Yesterday's Cleveland Plain Dealer featured an extensive article on the increasingly slow pace of decisions at the Ohio Supreme Court. In 2004 it took the Court an average of five months from oral argument to issue an opinion. By 2006, it took an average of seven months.
Chief Justice Thomas Moyer, who is reluctant to talk about the inner workings of the court, acknowledges that the pace has been a rising concern for him and a source of finger-pointing among the justices. But he says it's an issue that he - despite his leadership position - is helpless to control.
"Any justice who has a pattern of taking a longer period of time than others knows the court's concern, they know the chief justice's concern, they know the concern of their colleagues," Moyer said.
"But one thing we have to remember is each of the justices is an independently statewide elected official."

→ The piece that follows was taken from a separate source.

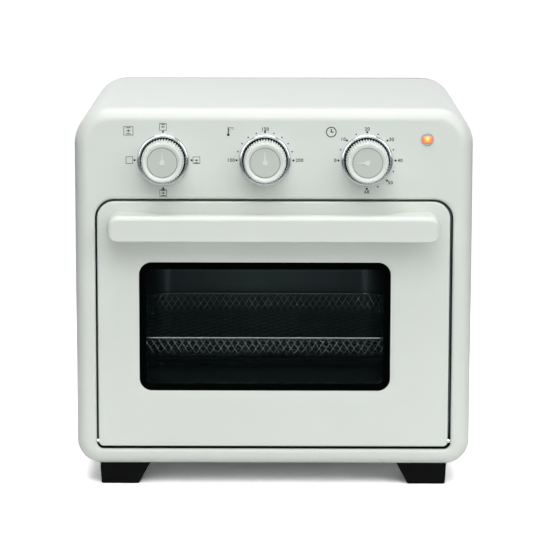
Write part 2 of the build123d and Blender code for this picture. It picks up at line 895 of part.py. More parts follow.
def control_shaft(centre_x):
    """Shaft of one control, from inside its body to inside its knob."""
    with BuildPart() as spindle:
        with BuildSketch(front_plane(shaft_sunk)):
            with Locations((centre_x, knob_z)):
                Circle(shaft_r)
        extrude(amount=shaft_sunk + neck_reach + shaft_grip)
    return spindle


for control_name, control_x, turn in zip(("function", "temperature", "timer"), knob_places, (0, 0, 90)):
    save(knob(control_x), control_name + "_knob")
    save(knob_cap(control_x, turn), control_name + "_knob_cap")
    save(control_shaft(control_x), control_name + "_shaft")

# Indicator lamp: a body behind the panel, a ring in front of it and a square lens.
with BuildPart() as lamp_body:
    with BuildSketch(front_plane(0)):
        with Locations((lamp_x, lamp_z)):
            Rectangle(lens_width, lens_height)
    extrude(amount=-lamp_body_depth)
save(lamp_body, "lamp_body")

with BuildPart() as lamp_ring:
    with BuildSketch(front_plane(0)):
        with Locations((lamp_x, lamp_z)):
            Circle(lamp_ring_r)
            Rectangle(lens_width, lens_height, mode=Mode.SUBTRACT)
    extrude(amount=lamp_ring_height)
save(lamp_ring, "lamp_ring")

with BuildPart() as lamp_lens:
    with BuildSketch(front_plane(0)):
        with Locations((lamp_x, lamp_z)):
            Rectangle(lens_width, lens_height)
    extrude(amount=lamp_ring_height + lens_proud)
    chamfer(lamp_lens.faces().sort_by(Axis.Y)[0].edges(), lens_proud / 2)
save(lamp_lens, "lamp_lens")


# Door: a pressed steel skin with folded edges, dished towards the window.
def door_outline(depth, inset=0.0):
    """Outline of the door, moved inwards by the inset."""
    return opening_outline(depth, door_gap + inset)


door_back = door_depth - inner_panel_wall
handle_screw_x = handle_half - handle_screw_inset
door_screw_places = [
    (side * (door_width / 2 - door_screw_inset), screw_z)
    for side in (-1, 1)
    for screw_z in (door_low + door_screw_rise, door_high - door_screw_drop)
]
with BuildPart() as door_skin:
    extrude(door_outline(0), amount=-door_back)
    chamfer(door_skin.edges().group_by(Axis.Y)[0], door_bevel)
    extrude(door_outline(skin, skin), amount=skin + sheet - door_back, mode=Mode.SUBTRACT)
    extrude(door_outline(door_back - sheet, door_flange), amount=-sheet, mode=Mode.SUBTRACT)
    extrude(window_outline(0), amount=-skin, mode=Mode.SUBTRACT)
    door_face = door_skin.faces().sort_by(Axis.Y)[0]
    chamfer(door_face.inner_wires()[0].edges(), dish_width, dish_depth, reference=door_face)
    with BuildSketch(front_plane(0)):
        with Locations((-handle_screw_x, handle_z), (handle_screw_x, handle_z)):
            screw_hole(screw_gap)
    extrude(amount=-skin, mode=Mode.SUBTRACT)
    with BuildSketch(front_plane(door_back - sheet)):
        with Locations(*door_screw_places):
            screw_hole()
    extrude(amount=-sheet, mode=Mode.SUBTRACT)
    with Locations((0, hinge_y, hinge_z)):
        Cylinder(pin_r + running, door_width, rotation=(0, 90, 0), mode=Mode.SUBTRACT)
save(door_skin, "door_skin")

# Inner panel: closes the door from behind, with a collar that presses on the glass.
collar_inset = window_border - collar_wall
with BuildPart() as door_inner_panel:
    extrude(door_outline(door_back, inner_panel_inset), amount=-inner_panel_wall)
    extrude(
        window_outline(skin + glass_thickness, collar_inset - collar_wall),
        amount=skin + glass_thickness - door_back,
    )
    extrude(
        window_outline(skin + glass_thickness, collar_inset),
        amount=skin + glass_thickness - door_depth,
        mode=Mode.SUBTRACT,
    )
    with BuildSketch(front_plane(door_back)):
        with Locations(*door_screw_places):
            screw_hole(screw_gap)
    extrude(amount=-inner_panel_wall, mode=Mode.SUBTRACT)
save(door_inner_panel, "door_inner_panel")

with BuildPart() as door_screws:
    for place_x, place_z in door_screw_places:
        with Locations(Location((place_x, front_y + door_depth, place_z), (-90, 0, 0))):
            add(screw(door_screw_length, door_screw_head))
save(door_screws, "door_screws")

# Glass: clamped between the skin and the collar of the inner panel.
with BuildPart() as door_glass:
    extrude(window_outline(skin, -glass_lap), amount=-glass_thickness)
save(door_glass, "door_glass")

# Handle: one moulding with solid ends and a slim bar between them.
bar_back = front_y - handle_reach + handle_bar
with BuildPart() as handle:
    with BuildSketch(Plane.XY.offset(handle_z - handle_height / 2)):
        with BuildLine():
            Polyline(
                (0, bar_back),
                (0, front_y - handle_reach),
                (handle_half, front_y - handle_reach),
                (handle_half, front_y),
                (handle_half - handle_block, front_y),
            )
            Spline(
                (handle_half - handle_block, front_y),
                (handle_half - handle_block - handle_sweep, bar_back),
                tangents=(handle_front_lean, (-1, 0)),
            )
            Line((handle_half - handle_block - handle_sweep, bar_back), (0, bar_back))
        make_face()
        mirror(about=Plane.YZ)
    extrude(amount=handle_height)
    fillet(handle.edges().filter_by(Axis.Y), handle_end_r)
    chamfer(handle.faces().sort_by(Axis.Y)[0].edges(), handle_bevel)
    with BuildSketch(front_plane(0)):
        with Locations((-handle_screw_x, handle_z), (handle_screw_x, handle_z)):
            screw_hole()
    extrude(amount=handle_screw_length, mode=Mode.SUBTRACT)
save(handle, "handle")

with BuildPart() as handle_screws:
    for side in (-1, 1):
        with Locations(Location((side * handle_screw_x, front_y + skin, handle_z), (-90, 0, 0))):
            add(screw(handle_screw_length))
save(handle_screws, "handle_screws")

# Hinge: a block inside each lower corner of the door, and a pin from the frame into it.
block_x = door_width / 2 - hinge_block_inset - hinge_block_width / 2
block_low = door_low + skin
with BuildPart() as hinge_blocks:
    with Locations((-block_x, front_y + skin, block_low), (block_x, front_y + skin, block_low)):
        Box(
            hinge_block_width,
            hinge_block_depth,
            hinge_block_height,
            align=(Align.CENTER, Align.MIN, Align.MIN),
        )
    with Locations((0, hinge_y, hinge_z)):
        Cylinder(pin_r + running, body_width, rotation=(0, 90, 0), mode=Mode.SUBTRACT)
save(hinge_blocks, "hinge_blocks")

pin_inner_x = block_x - hinge_block_width / 2 + fit
pin_outer_x = opening_width / 2 + reveal_wall + pin_tail
with BuildPart() as hinge_pins:
    for side in (-1, 1):
        with Locations((side * (pin_inner_x + pin_outer_x) / 2, hinge_y, hinge_z)):
            Cylinder(pin_r, pin_outer_x - pin_inner_x, rotation=(0, 90, 0))
save(hinge_pins, "hinge_pins")

# Frying basket: a stiff rim that rests on the middle rails, and a mesh pan inside it.
rim_half = cavity_width / 2 - basket_side_gap
rim_front_y = front_y + basket_front
rim_rear_y = cavity_rear_y - basket_rear_gap
rim_length = rim_rear_y - rim_front_y
rim_low = rail_top + fit
basket_y = (rim_front_y + rim_rear_y) / 2


def basket_plan(height, inset=0.0):
    """Plan of the basket at this height, moved inwards from the outer edge of its rim."""
    with BuildSketch(Plane.XY.offset(height)) as plan:
        with Locations((oven_x, basket_y)):
            Rectangle(2 * (rim_half - inset), rim_length - 2 * inset)
        fillet(plan.vertices().group_by(Axis.Y)[0], rim_front_corner_r - inset)
        fillet(plan.vertices().group_by(Axis.Y)[-1], rim_rear_corner_r - inset)
    return plan.sketch


with BuildPart() as basket_rim:
    extrude(basket_plan(rim_low), amount=2 * rim_r)
    extrude(basket_plan(rim_low, 2 * rim_r), amount=2 * rim_r, mode=Mode.SUBTRACT)
save(basket_rim, "basket_rim")

pan_inset = 2 * rim_r + mesh_gap
pan_high = rim_low + 2 * rim_r
pan_low = pan_high - basket_height
flat_inset = pan_inset + basket_border
columns = int(2 * (rim_half - flat_inset) / (diamond_width + diamond_web))
rows = int((rim_length - 2 * flat_inset) / (diamond_length + diamond_web))
wall_z = (pan_low + basket_bend_r + pan_high) / 2


def diamond(width, length):
    """Lozenge with its corners on its two axes."""
    Polygon((width / 2, 0), (0, length / 2), (-width / 2, 0), (0, -length / 2), align=None)


with BuildPart() as basket_mesh:
    extrude(basket_plan(pan_low, pan_inset), amount=basket_height)
    fillet(basket_mesh.edges().group_by(Axis.Z)[0], basket_bend_r)
    offset(openings=basket_mesh.faces().sort_by(Axis.Z)[-1], amount=-mesh_wall)
    with BuildSketch(Plane.XY.offset(pan_low)):
        with Locations((oven_x, basket_y)):
            pitch_x = diamond_width + diamond_web
            pitch_y = diamond_length + diamond_web
            with GridLocations(pitch_x, pitch_y, columns, rows):
                diamond(diamond_width, diamond_length)
            with GridLocations(pitch_x, pitch_y, columns - 1, rows - 1):
                diamond(diamond_width, diamond_length)
    extrude(amount=mesh_wall, mode=Mode.SUBTRACT)
    with BuildSketch(Plane(origin=(oven_x, rim_rear_y, 0), x_dir=(1, 0, 0), z_dir=(0, -1, 0))):
        with Locations((0, wall_z)):
            with GridLocations(diamond_width + diamond_web, 0, columns - 1, 1):
                diamond(diamond_width, wall_diamond_height)
    extrude(amount=rim_length, mode=Mode.SUBTRACT)
    with BuildSketch(Plane(origin=(oven_x - rim_half, 0, 0), x_dir=(0, 1, 0), z_dir=(1, 0, 0))):
        with Locations((basket_y, wall_z)):
            with GridLocations(diamond_width + diamond_web, 0, columns - 1, 1):
                diamond(diamond_width, wall_diamond_height)
    extrude(amount=2 * rim_half, mode=Mode.SUBTRACT)
save(basket_mesh, "basket_mesh")

# Crumb tray: a shallow pressed pan that lies on the floor of the cooking space.
tray_half = cavity_width / 2 - tray_side_gap
tray_front_y = front_y + tray_front
tray_rear_y = cavity_rear_y - tray_rear_gap
with BuildPart() as crumb_tray:
    with BuildSketch(Plane.XY.offset(cavity_floor + fit)):
        with Locations((oven_x, (tray_front_y + tray_rear_y) / 2)):
            RectangleRounded(2 * tray_half, tray_rear_y - tray_front_y, tray_corner_r)
    extrude(amount=tray_height)
    offset(openings=crumb_tray.faces().sort_by(Axis.Z)[-1], amount=-tray_wall)
save(crumb_tray, "crumb_tray")
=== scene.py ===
import math

import bmesh
import bpy
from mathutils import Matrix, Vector


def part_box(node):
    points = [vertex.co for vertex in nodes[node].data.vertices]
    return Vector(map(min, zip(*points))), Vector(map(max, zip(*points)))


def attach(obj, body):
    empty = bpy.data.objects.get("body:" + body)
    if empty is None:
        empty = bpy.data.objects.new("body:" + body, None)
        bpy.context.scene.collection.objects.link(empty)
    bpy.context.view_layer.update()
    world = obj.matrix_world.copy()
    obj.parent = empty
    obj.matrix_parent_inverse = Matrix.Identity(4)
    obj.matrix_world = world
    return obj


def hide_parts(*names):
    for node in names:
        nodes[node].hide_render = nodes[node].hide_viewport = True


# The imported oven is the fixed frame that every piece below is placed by. Everything is in
# metres, with +X to the right of a person who faces the oven, +Y to its rear and +Z up.
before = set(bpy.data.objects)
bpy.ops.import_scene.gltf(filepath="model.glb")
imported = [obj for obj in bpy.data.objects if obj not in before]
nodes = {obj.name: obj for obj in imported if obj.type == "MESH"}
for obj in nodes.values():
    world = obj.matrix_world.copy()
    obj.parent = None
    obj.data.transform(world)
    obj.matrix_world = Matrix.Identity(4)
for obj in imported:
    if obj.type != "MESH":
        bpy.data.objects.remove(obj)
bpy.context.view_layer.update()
mm = 0.001

# Camera: a long lens well in front of the oven and a little above it. It has no shift, so
# the upright lines draw together slightly towards the feet.
camera = bpy.data.objects.new("camera", bpy.data.cameras.new("camera"))
bpy.context.scene.collection.objects.link(camera)
camera.data.lens = 180.5
camera.data.sensor_width = 36.0
camera.data.clip_end = 50.0
camera.location = (5.0 * mm, -2629.5 * mm, 620.2 * mm)
camera.rotation_euler = (math.radians(90 - 9.372), math.radians(-0.08), math.radians(0.203))
bpy.context.scene.camera = camera
bpy.context.scene.view_settings.view_transform = "Standard"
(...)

The Miss. supreme court has picked up the pace under its present chief justice, and one reason may be that they seldom hear oral arguments any more. At a CLE seminar, the chief explained that, basically, they don't grant oral argument unless either (1) it's a constitutional or capital issue or (2) the briefs are too bad for them to figure out what the hell the case is about.
I wonder how long the Ohio figure would be stretched out if the yardstick ran not to "final opinion" but to "mandate." My state's high court is plagued by near-frivolous motions for rehearing that usually drag the mandate out several more months.

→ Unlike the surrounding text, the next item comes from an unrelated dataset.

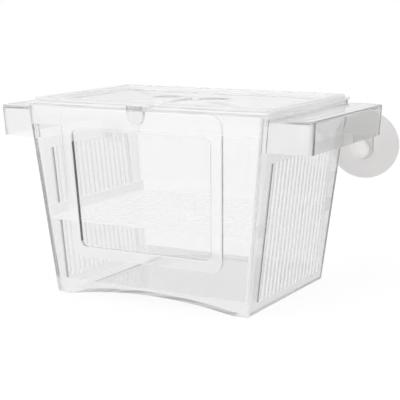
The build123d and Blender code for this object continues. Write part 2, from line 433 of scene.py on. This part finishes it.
def make_cup(material):
    """Turned suction cup with a thin lip, its disc leaning as soft vinyl does."""
    low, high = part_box("suction_cup")
    tab_back = low[1] - CUP_HEAD[0][1] * MILLIMETRE
    centre = Vector(((low[0] + high[0]) / 2, tab_back, (low[2] + high[2]) / 2))
    shape = bmesh.new()
    profile = CUP_HEAD + CUP_NECK + CUP_DOME + CUP_HOLLOW
    points = [shape.verts.new((radius, along, 0.0)) for radius, along in profile]
    edges = [shape.edges.new(pair) for pair in zip(points, points[1:])]
    bmesh.ops.spin(
        shape,
        geom=points + edges,
        axis=(0.0, 1.0, 0.0),
        cent=(0.0, 0.0, 0.0),
        angle=math.tau,
        steps=CUP_STEPS,
        use_duplicate=False,
    )
    bmesh.ops.remove_doubles(shape, verts=shape.verts, dist=CUP_WELD)
    bmesh.ops.recalc_face_normals(shape, faces=shape.faces)
    for vertex in shape.verts:
        vertex.co = centre + bent(vertex.co) * MILLIMETRE
    for face in shape.faces:
        face.smooth = True
    mesh = bpy.data.meshes.new("vinyl_cup")
    shape.to_mesh(mesh)
    shape.free()
    mesh.materials.append(material)
    cup = bpy.data.objects.new("vinyl_cup", mesh)
    bpy.context.collection.objects.link(cup)
    rounding = cup.modifiers.new("rounding", "SUBSURF")
    rounding.levels = CUP_SMOOTHING
    rounding.render_levels = CUP_SMOOTHING
    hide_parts("suction_cup")
    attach(cup, "cup")


def dress(node, material):
    """Gives a CAD node its material and the small rounding that moulded edges have."""
    piece = frame["nodes"][node]
    piece.data.materials.clear()
    piece.data.materials.append(material)
    weld = piece.modifiers.new("weld", "WELD")
    weld.merge_threshold = WELD_DISTANCE
    rounding = piece.modifiers.new("rounded_edges", "BEVEL")
    rounding.width = EDGE_ROUNDING
    rounding.segments = EDGE_SEGMENTS
    rounding.limit_method = "ANGLE"
    rounding.angle_limit = math.radians(EDGE_ANGLE)
    shading = piece.modifiers.new("even_shading", "WEIGHTED_NORMAL")
    shading.mode = "FACE_AREA_WITH_ANGLE"
    shading.weight = EDGE_WEIGHT


def reflected(tree, path):
    """1 for a ray that was mirrored on its way and isn't lighting a matt surface, else 0."""
    mirrorings = calculated(tree, "SUBTRACT", path.outputs["Glossy Depth"], path.outputs["Is Diffuse Ray"])
    mirrorings.node.use_clamp = True
    return mirrorings


def mirrored_strength(tree, path, kind, right_side, shares):
    """Brightness of the white set for a ray, of which each mirroring on its way leaves a share.

    The share goes from the first of two to the second, towards the right-hand side of the set.
    """
    share = ramp(tree, coordinates(tree, kind)["X"], *right_side, *shares)
    return calculated(tree, "POWER", share, path.outputs["Glossy Depth"])


def make_floor():
    """White floor that keeps the object's shadow."""
    material, tree, output = new_material("floor")
    matt = tree.nodes.new("ShaderNodeBsdfDiffuse")
    matt.inputs["Color"].default_value = FLOOR_COLOUR
    glow = tree.nodes.new("ShaderNodeEmission")
    glow.inputs["Strength"].default_value = FLOOR_GLOW
    both = tree.nodes.new("ShaderNodeAddShader")
    tree.links.new(matt.outputs["BSDF"], both.inputs[0])
    tree.links.new(glow.outputs["Emission"], both.inputs[1])
    mirrored = tree.nodes.new("ShaderNodeEmission")
    path = tree.nodes.new("ShaderNodeLightPath")
    strength = mirrored_strength(tree, path, "Object", FLOOR_RIGHT, FLOOR_MIRRORED)
    tree.links.new(strength, mirrored.inputs["Strength"])
    surface = mixed(tree, reflected(tree, path), both.outputs["Shader"], mirrored.outputs["Emission"])
    tree.links.new(surface, output.inputs["Surface"])
    mesh = bpy.data.meshes.new("floor")
    corners = [(x * FLOOR_HALF, y * FLOOR_HALF, 0.0) for x, y in ((-1, -1), (1, -1), (1, 1), (-1, 1))]
    mesh.from_pydata(corners, [], [(0, 1, 2, 3)])
    mesh.materials.append(material)
    floor = bpy.data.objects.new("floor", mesh)
    bpy.context.collection.objects.link(floor)


def make_world():
    """White surroundings, at strength 1 where they're seen, darker in mirrors and as light."""
    world = bpy.data.worlds.new("studio")
    bpy.context.scene.world = world
    world.use_nodes = True
    tree = world.node_tree
    tree.nodes.clear()
    path = tree.nodes.new("ShaderNodeLightPath")
    sights = ("Is Camera Ray", "Is Glossy Ray", "Is Transmission Ray")
    seen = largest(tree, *(path.outputs[rays] for rays in sights))
    strength = tree.nodes.new("ShaderNodeMix")
    strength.inputs["A"].default_value = WORLD_LIGHT
    tree.links.new(seen, strength.inputs["Factor"])
    mirrored = mirrored_strength(tree, path, "Generated", WORLD_RIGHT, WORLD_MIRRORED)
    tree.links.new(mirrored, strength.inputs["B"])
    shader = tree.nodes.new("ShaderNodeBackground")
    shader.inputs["Color"].default_value = WORLD_COLOUR
    tree.links.new(strength.outputs["Result"], shader.inputs["Strength"])
    output = tree.nodes.new("ShaderNodeOutputWorld")
    tree.links.new(shader.outputs["Background"], output.inputs["Surface"])


def make_lamp():
    """Broad soft lamp overhead, as even as a sun, so that the floor stays evenly white."""
    data = bpy.data.lights.new("overhead", "SUN")
    data.energy = LAMP_STRENGTH
    data.angle = math.radians(LAMP_ANGLE)
    lamp = bpy.data.objects.new("overhead", data)
    lamp.rotation_euler = (math.radians(LAMP_TILT), 0.0, math.radians(LAMP_TURN))
    bpy.context.collection.objects.link(lamp)


def make_camera():
    """Camera at the place and angles that were fitted to the corners of the box."""
    data = bpy.data.cameras.new("camera")
    data.sensor_width = CAMERA_SENSOR
    data.lens = CAMERA_LENS
    data.clip_start = CAMERA_NEAREST
    camera = bpy.data.objects.new("camera", data)
    turn = Matrix.Rotation(math.radians(CAMERA_TURN), 4, "Z")
    tilt = Matrix.Rotation(math.radians(90.0 + CAMERA_TILT), 4, "X")
    roll = Matrix.Rotation(math.radians(CAMERA_ROLL), 4, "Z")
    camera.matrix_world = Matrix.Translation(CAMERA_PLACE) @ turn @ tilt @ roll
    bpy.context.collection.objects.link(camera)
    bpy.context.scene.camera = camera


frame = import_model()

tub_plastic = clear_plastic("tub_plastic", TUB_COLOUR, SHADE, ROUGHNESS, CLEARNESS, tub_places)
lid_plastic = clear_plastic("lid_plastic", LID_COLOUR, LID_SHADE, ROUGHNESS, LID_CLEARNESS, lid_places)
shelf_plastic = clear_plastic("shelf_plastic", SHELF_COLOUR, SHADE, SHELF_ROUGHNESS, SHELF_CLEARNESS)
dress("tub", tub_plastic)
dress("lid", lid_plastic)
dress("separator_shelf", shelf_plastic)
make_cup(vinyl("cup_vinyl"))

make_floor()
make_world()
make_lamp()
make_camera()

scene = bpy.context.scene
scene.view_settings.view_transform = "Standard"
scene.cycles.max_bounces = BOUNCES
scene.cycles.transmission_bounces = BOUNCES
scene.cycles.glossy_bounces = BOUNCES
scene.cycles.transparent_max_bounces = SEE_THROUGH_BOUNCES
scene.cycles.caustics_reflective = False
scene.cycles.caustics_refractive = False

I don't understand your point. How is the slow pace of the court a function of its politics? (Or a function of judicial elections?)
JHA
A common failure of legal thinking is the tendency to issue condemnations of others based on a comparison of their achievements to nothing more than ones own personally-fabricated ideals about how things should be, with no evidence, let alone proof, that these ideals have ever been achieved anywhere, or are even possible to achieve, by anyone.
The information provided in this post provides no basis whatsoever for any particular expectation about how long judges should take between oral argument and decision. Accordingly, there is no basis here for having any opinion at all about whether Ohio's Supreme Court Justices are performing well or badly. A claim that this information can support an opion is nothing more than an illustration of inferential fallacy.